Anger over the decision to change the cultural designation of the Hagia Sophia in Istanbul to a mosque has compounded European frustration with Turkey's aggressive Mediterranean policies and its intervention in Libya.
EU foreign ministers gathered face-to-face for the first time since the spring for a summit at which Turkey dominated the session.
The EU opposes Turkey's drilling for oil and gas off the coast of Cyprus, as well as Ankara's actions in support of the UN-recognised government in Libya. Both moves have been taken under the umbrella of a maritime accord between Turkish President Recep Tayyip Erdogan's government and the administration in Tripoli.
The 27 countries said that for the time being efforts to engage with Turkey to secure policy concessions would continue but new options for imposing sanctions would be brought forward by officials.
Heiko Maas, the German foreign minister, led the meeting and said the "difficult" session on Turkey raised the challenges posed by Mr Erdogan in some detail.
"All the member states said positive signals were needed from Turkey," he told a later meeting of the European parliament.
Among the demands were a complete stop of exploratory drilling off Cyrus and promises that Turkish companies would not to drill around the Greek island of Crete.
"Given the strategic importance of Turkey we do need dialogue," said Mr Maas. "We need understanding from Turkey on Cyprus, on Libya and Crete," he said. "Right now I cannot see a basis for those discussion but we need to reach out - Turkey is in a key position along those fault lines facing Europe."

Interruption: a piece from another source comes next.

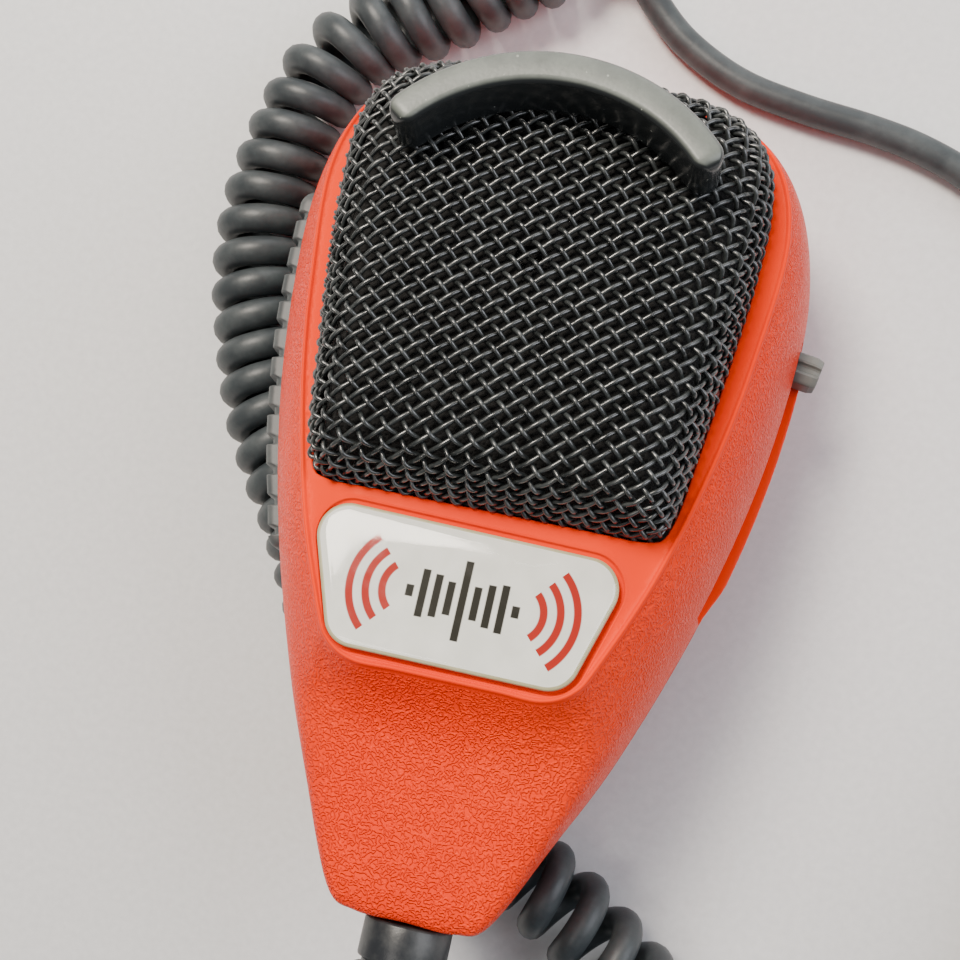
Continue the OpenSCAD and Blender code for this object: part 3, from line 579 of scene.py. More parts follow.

Mr Maas gave a warning that the dynamics between Turkey and Russia in conflict zones around the Mediterranean would be closely monitored. He said he did not want the pair to "carve" up warring states. "We will not allow a monopoly to these players," he said.
After failing to make headway on a trip to Turkey last week Josep Borrell, the EU's high representative for foreign affairs, said the issue would be raised again in August. "You know that our relationship with Turkey is not especially good at this moment," he observed.
France has demanded a common front against Turkey after an incident that saw the Turkish navy turn its targeting radar on a French frigate trying to intercept an arms shipment to Tripoli. Paris believes Ankara has repeatedly breached the UN arms embargo on the oil-rich North African country.
In a report released before the summit, the European Centre for Foreign Relations said the eastern Mediterranean posed a litmus test for how Turkey was expanding its influence in the region. "The fact that Nato allies are staring each other down on the European Union's doorstep should cause all Europeans to pay greater attention to the region," it said. "What happens in the eastern Mediterranean is no longer a peripheral issue."
Luxembourg's Foreign Minister, Jean Asselborn, said that with the announcement that Turkey had abandoned Unesco designation on the Hagia Sophia it had effectively turned away from the orientation of its strategic policies towards Europe.
“When I see now what is happening with Hagia Sophia, that is a blow," he said.
Hagia Sophia was originally built in Istanbul as a Christian cathedral, and the pope and many countries have expressed their sadness and criticism of the move by Mr Erdogan.
Swedish Foreign Minister Ann Linde said that the movements in the Mediterranean were “a reason for worrying" and insisted that human rights and democracy issues were taken up during the meeting.
Alexander Schallenberg, the Foreign Minister of Austria, called the Hagia Sophia change "the latest link in a chain of provocations" and said Ankara was "simply not a reliable partner for Europe".